▶ _Direction_: Up to and including the line that contains "open at Z = 0.", write out each line of the material from its first line, exactly.

▶ _Data extract_:
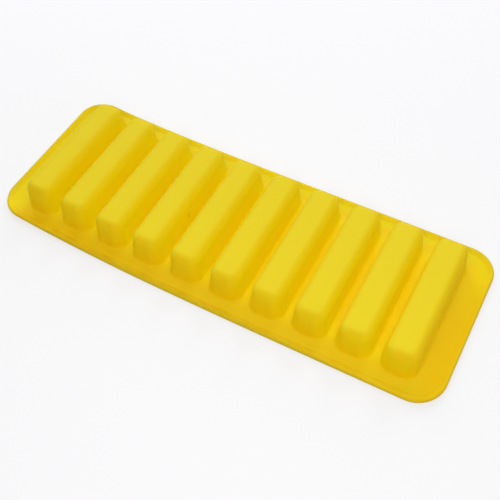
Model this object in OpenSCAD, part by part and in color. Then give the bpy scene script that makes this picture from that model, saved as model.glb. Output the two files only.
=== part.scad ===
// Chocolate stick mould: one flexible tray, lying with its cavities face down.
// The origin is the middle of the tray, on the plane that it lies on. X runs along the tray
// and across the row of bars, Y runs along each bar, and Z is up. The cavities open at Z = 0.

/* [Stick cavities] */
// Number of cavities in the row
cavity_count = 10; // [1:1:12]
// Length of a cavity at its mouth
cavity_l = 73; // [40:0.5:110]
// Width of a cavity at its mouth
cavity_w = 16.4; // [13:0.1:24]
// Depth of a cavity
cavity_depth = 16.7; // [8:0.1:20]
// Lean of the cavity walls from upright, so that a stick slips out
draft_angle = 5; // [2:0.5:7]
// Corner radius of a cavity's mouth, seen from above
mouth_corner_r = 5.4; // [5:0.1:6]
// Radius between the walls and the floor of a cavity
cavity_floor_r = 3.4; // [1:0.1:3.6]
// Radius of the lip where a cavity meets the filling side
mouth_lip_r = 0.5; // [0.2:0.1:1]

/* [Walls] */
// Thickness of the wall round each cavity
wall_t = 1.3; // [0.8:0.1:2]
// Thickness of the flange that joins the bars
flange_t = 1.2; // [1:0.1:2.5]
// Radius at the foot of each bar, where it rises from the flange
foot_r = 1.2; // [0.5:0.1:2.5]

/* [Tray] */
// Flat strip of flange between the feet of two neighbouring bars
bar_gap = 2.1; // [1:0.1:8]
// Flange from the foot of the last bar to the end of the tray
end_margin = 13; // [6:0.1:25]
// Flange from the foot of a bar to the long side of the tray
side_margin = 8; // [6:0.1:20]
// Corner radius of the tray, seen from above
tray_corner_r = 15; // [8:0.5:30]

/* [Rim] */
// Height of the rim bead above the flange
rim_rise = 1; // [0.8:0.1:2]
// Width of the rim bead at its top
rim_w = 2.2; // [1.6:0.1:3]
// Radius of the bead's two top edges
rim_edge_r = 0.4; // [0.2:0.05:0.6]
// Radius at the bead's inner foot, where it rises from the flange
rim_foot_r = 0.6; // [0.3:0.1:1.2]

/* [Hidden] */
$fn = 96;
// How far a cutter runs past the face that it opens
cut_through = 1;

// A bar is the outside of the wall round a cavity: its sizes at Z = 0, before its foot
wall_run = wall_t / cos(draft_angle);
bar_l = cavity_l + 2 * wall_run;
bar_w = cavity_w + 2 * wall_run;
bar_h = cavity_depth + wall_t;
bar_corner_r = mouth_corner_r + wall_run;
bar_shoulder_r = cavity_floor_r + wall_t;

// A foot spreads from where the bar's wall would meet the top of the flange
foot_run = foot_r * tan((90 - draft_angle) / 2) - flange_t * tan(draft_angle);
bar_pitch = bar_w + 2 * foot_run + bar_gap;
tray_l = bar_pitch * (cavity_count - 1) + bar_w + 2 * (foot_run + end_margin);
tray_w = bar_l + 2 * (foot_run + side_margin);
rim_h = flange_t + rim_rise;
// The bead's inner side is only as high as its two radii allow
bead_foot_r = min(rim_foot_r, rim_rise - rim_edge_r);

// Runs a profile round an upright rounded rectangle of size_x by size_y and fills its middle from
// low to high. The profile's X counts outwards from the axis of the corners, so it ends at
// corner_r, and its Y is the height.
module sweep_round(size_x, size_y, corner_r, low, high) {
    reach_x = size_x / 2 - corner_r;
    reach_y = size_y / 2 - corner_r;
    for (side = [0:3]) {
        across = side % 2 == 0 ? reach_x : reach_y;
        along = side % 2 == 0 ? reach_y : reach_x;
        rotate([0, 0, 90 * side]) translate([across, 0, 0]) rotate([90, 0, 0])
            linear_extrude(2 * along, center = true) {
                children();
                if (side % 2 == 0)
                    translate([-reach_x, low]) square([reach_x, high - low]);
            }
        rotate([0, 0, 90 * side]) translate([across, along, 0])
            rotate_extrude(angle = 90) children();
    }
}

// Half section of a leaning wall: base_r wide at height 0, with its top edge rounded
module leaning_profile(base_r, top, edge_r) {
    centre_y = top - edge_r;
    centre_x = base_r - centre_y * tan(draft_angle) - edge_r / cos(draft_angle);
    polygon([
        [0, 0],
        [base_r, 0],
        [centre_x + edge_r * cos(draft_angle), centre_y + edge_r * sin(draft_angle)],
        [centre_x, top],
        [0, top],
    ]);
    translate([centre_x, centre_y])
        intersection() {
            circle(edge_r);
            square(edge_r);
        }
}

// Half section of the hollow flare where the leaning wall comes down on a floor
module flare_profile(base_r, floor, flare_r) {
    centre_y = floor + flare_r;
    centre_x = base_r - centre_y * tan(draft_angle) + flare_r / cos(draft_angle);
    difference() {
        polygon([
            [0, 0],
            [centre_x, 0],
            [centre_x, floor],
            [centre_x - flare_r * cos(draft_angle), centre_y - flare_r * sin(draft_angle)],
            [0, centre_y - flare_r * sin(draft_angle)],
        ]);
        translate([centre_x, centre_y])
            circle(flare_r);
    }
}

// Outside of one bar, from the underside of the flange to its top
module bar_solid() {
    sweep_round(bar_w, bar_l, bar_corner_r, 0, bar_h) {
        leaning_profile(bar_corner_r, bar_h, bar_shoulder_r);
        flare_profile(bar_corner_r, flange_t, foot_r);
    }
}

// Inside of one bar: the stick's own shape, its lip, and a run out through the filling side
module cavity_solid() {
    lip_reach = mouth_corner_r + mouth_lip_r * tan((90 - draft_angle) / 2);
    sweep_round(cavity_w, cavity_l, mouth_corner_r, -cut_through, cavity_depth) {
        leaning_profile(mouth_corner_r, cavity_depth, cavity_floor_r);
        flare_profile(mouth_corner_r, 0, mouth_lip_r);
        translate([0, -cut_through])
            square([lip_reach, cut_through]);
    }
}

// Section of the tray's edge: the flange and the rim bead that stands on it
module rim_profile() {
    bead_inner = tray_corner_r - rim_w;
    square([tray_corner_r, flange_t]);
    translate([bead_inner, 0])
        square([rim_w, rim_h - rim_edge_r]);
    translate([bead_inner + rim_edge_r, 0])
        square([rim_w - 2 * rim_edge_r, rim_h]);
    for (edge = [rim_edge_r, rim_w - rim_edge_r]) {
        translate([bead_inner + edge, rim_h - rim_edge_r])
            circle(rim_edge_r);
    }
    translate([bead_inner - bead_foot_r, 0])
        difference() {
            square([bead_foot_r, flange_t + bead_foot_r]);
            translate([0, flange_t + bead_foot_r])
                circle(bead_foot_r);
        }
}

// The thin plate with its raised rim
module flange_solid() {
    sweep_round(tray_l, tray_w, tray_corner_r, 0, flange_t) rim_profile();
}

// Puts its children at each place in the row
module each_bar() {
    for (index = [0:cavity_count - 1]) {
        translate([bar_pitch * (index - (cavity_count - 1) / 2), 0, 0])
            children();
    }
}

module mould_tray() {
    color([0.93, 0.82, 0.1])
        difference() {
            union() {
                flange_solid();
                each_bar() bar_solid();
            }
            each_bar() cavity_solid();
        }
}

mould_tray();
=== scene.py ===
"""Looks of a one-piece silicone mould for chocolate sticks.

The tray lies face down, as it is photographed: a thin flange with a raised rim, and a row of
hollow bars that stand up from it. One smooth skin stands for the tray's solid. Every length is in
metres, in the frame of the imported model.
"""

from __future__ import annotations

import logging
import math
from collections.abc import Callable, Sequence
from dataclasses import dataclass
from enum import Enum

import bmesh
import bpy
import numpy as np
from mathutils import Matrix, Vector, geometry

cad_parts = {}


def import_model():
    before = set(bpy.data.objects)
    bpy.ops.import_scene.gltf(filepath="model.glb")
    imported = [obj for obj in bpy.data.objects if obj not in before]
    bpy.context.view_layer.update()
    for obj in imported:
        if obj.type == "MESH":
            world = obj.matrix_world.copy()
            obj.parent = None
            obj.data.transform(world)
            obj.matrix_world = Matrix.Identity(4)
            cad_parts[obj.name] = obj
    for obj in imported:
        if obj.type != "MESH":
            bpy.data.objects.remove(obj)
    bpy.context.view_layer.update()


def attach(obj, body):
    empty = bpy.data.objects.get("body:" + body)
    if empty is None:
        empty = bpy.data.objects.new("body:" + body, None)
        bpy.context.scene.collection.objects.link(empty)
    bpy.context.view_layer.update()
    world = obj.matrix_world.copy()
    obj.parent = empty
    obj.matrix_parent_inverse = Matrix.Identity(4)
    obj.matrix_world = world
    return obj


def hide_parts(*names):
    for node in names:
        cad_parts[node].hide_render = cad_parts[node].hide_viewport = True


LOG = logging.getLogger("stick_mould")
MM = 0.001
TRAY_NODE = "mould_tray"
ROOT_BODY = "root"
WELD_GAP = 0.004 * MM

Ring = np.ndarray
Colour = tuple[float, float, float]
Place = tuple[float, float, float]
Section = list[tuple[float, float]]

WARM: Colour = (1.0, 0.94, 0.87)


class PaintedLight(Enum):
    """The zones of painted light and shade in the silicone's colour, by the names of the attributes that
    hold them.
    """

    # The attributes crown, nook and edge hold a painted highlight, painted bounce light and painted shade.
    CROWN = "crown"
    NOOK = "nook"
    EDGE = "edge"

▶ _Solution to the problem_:
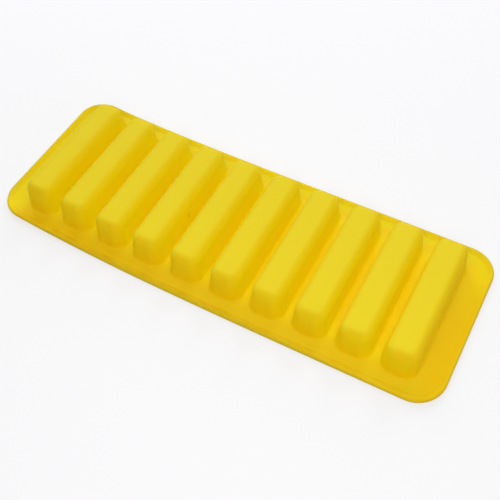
Model this object in OpenSCAD, part by part and in color. Then give the bpy scene script that makes this picture from that model, saved as model.glb. Output the two files only.
=== part.scad ===
// Chocolate stick mould: one flexible tray, lying with its cavities face down.
// The origin is the middle of the tray, on the plane that it lies on. X runs along the tray
// and across the row of bars, Y runs along each bar, and Z is up. The cavities open at Z = 0.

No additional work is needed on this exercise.